_Problem to solve_
Provide the data again in its entirety, exactly as given.

§

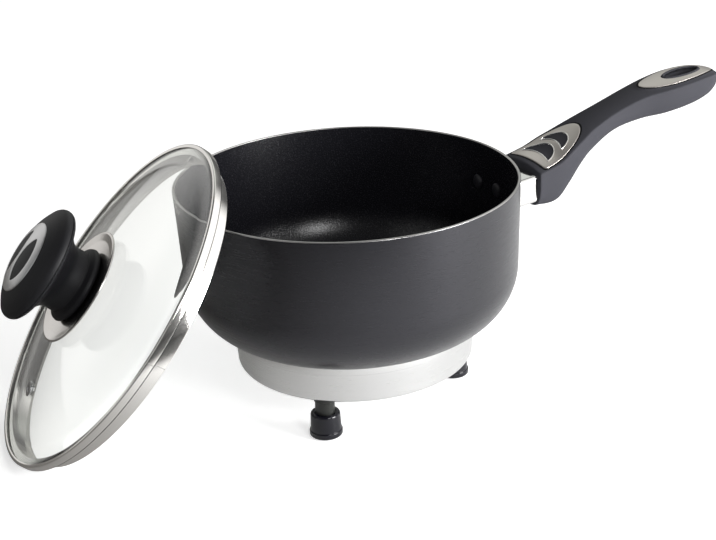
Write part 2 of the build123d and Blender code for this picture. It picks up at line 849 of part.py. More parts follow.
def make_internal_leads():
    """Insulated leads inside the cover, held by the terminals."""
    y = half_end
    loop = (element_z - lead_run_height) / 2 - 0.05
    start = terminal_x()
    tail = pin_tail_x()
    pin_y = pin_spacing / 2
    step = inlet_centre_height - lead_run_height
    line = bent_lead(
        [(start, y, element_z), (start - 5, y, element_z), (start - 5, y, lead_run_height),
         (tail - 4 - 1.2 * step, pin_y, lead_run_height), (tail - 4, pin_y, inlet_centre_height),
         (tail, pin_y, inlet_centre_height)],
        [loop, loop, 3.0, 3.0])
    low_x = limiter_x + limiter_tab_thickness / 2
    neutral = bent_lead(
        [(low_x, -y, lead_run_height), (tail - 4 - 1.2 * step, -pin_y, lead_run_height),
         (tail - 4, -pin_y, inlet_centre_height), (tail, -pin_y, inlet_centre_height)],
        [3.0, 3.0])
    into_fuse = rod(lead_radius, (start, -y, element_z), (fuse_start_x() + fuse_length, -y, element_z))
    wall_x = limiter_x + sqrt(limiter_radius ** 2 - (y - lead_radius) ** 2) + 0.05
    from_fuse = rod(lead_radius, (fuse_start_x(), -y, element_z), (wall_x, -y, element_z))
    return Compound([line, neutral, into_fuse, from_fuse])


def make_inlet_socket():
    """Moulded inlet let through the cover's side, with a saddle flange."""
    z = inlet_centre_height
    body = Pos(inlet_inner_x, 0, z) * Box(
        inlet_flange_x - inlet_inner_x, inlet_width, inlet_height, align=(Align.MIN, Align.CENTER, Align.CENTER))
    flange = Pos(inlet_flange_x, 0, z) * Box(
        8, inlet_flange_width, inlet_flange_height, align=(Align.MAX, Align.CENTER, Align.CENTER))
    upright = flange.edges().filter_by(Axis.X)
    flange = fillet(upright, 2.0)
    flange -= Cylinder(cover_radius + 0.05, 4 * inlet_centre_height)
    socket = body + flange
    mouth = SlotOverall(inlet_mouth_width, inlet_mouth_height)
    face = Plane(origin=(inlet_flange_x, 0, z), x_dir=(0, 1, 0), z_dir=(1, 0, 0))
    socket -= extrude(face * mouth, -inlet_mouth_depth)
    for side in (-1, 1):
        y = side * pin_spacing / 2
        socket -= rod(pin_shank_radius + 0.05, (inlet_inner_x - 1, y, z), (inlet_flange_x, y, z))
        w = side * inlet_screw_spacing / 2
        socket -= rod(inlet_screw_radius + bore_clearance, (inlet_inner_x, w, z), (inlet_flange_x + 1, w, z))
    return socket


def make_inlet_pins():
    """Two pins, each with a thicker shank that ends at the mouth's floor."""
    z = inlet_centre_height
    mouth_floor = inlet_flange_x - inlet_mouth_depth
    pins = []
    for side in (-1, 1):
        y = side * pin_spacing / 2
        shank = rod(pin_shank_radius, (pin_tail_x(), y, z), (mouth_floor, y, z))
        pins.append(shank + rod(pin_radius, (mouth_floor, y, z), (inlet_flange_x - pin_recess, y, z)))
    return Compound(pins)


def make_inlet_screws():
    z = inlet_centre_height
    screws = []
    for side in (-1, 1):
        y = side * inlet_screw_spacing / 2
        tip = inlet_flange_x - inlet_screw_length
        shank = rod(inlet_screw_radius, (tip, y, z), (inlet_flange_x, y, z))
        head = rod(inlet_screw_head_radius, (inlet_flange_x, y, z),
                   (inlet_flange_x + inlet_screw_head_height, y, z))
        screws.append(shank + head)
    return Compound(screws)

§

_Solution_
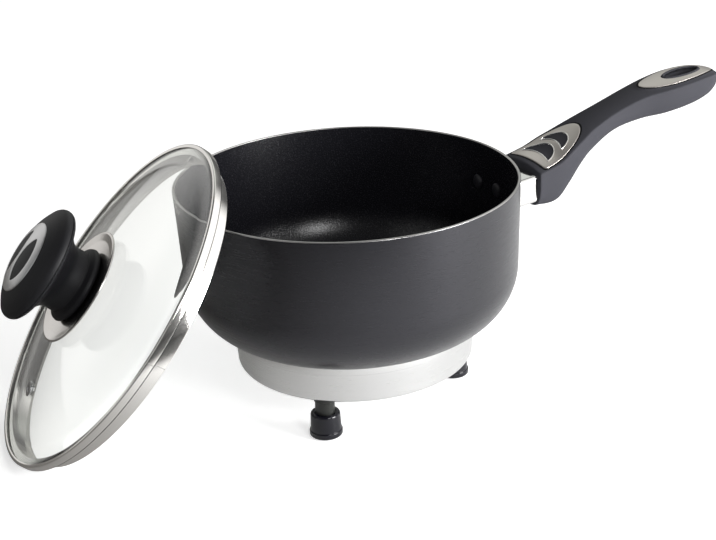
Write part 2 of the build123d and Blender code for this picture. It picks up at line 849 of part.py. More parts follow.
def make_internal_leads():
    """Insulated leads inside the cover, held by the terminals."""
    y = half_end
    loop = (element_z - lead_run_height) / 2 - 0.05
    start = terminal_x()
    tail = pin_tail_x()
    pin_y = pin_spacing / 2
    step = inlet_centre_height - lead_run_height
    line = bent_lead(
        [(start, y, element_z), (start - 5, y, element_z), (start - 5, y, lead_run_height),
         (tail - 4 - 1.2 * step, pin_y, lead_run_height), (tail - 4, pin_y, inlet_centre_height),
         (tail, pin_y, inlet_centre_height)],
        [loop, loop, 3.0, 3.0])
    low_x = limiter_x + limiter_tab_thickness / 2
    neutral = bent_lead(
        [(low_x, -y, lead_run_height), (tail - 4 - 1.2 * step, -pin_y, lead_run_height),
         (tail - 4, -pin_y, inlet_centre_height), (tail, -pin_y, inlet_centre_height)],
        [3.0, 3.0])
    into_fuse = rod(lead_radius, (start, -y, element_z), (fuse_start_x() + fuse_length, -y, element_z))
    wall_x = limiter_x + sqrt(limiter_radius ** 2 - (y - lead_radius) ** 2) + 0.05
    from_fuse = rod(lead_radius, (fuse_start_x(), -y, element_z), (wall_x, -y, element_z))
    return Compound([line, neutral, into_fuse, from_fuse])


def make_inlet_socket():
    """Moulded inlet let through the cover's side, with a saddle flange."""
    z = inlet_centre_height
    body = Pos(inlet_inner_x, 0, z) * Box(
        inlet_flange_x - inlet_inner_x, inlet_width, inlet_height, align=(Align.MIN, Align.CENTER, Align.CENTER))
    flange = Pos(inlet_flange_x, 0, z) * Box(
        8, inlet_flange_width, inlet_flange_height, align=(Align.MAX, Align.CENTER, Align.CENTER))
    upright = flange.edges().filter_by(Axis.X)
    flange = fillet(upright, 2.0)
    flange -= Cylinder(cover_radius + 0.05, 4 * inlet_centre_height)
    socket = body + flange
    mouth = SlotOverall(inlet_mouth_width, inlet_mouth_height)
    face = Plane(origin=(inlet_flange_x, 0, z), x_dir=(0, 1, 0), z_dir=(1, 0, 0))
    socket -= extrude(face * mouth, -inlet_mouth_depth)
    for side in (-1, 1):
        y = side * pin_spacing / 2
        socket -= rod(pin_shank_radius + 0.05, (inlet_inner_x - 1, y, z), (inlet_flange_x, y, z))
        w = side * inlet_screw_spacing / 2
        socket -= rod(inlet_screw_radius + bore_clearance, (inlet_inner_x, w, z), (inlet_flange_x + 1, w, z))
    return socket


def make_inlet_pins():
    """Two pins, each with a thicker shank that ends at the mouth's floor."""
    z = inlet_centre_height
    mouth_floor = inlet_flange_x - inlet_mouth_depth
    pins = []
    for side in (-1, 1):
        y = side * pin_spacing / 2
        shank = rod(pin_shank_radius, (pin_tail_x(), y, z), (mouth_floor, y, z))
        pins.append(shank + rod(pin_radius, (mouth_floor, y, z), (inlet_flange_x - pin_recess, y, z)))
    return Compound(pins)


def make_inlet_screws():
    z = inlet_centre_height
    screws = []
    for side in (-1, 1):
        y = side * inlet_screw_spacing / 2
        tip = inlet_flange_x - inlet_screw_length
        shank = rod(inlet_screw_radius, (tip, y, z), (inlet_flange_x, y, z))
        head = rod(inlet_screw_head_radius, (inlet_flange_x, y, z),
                   (inlet_flange_x + inlet_screw_head_height, y, z))
        screws.append(shank + head)
    return Compound(screws)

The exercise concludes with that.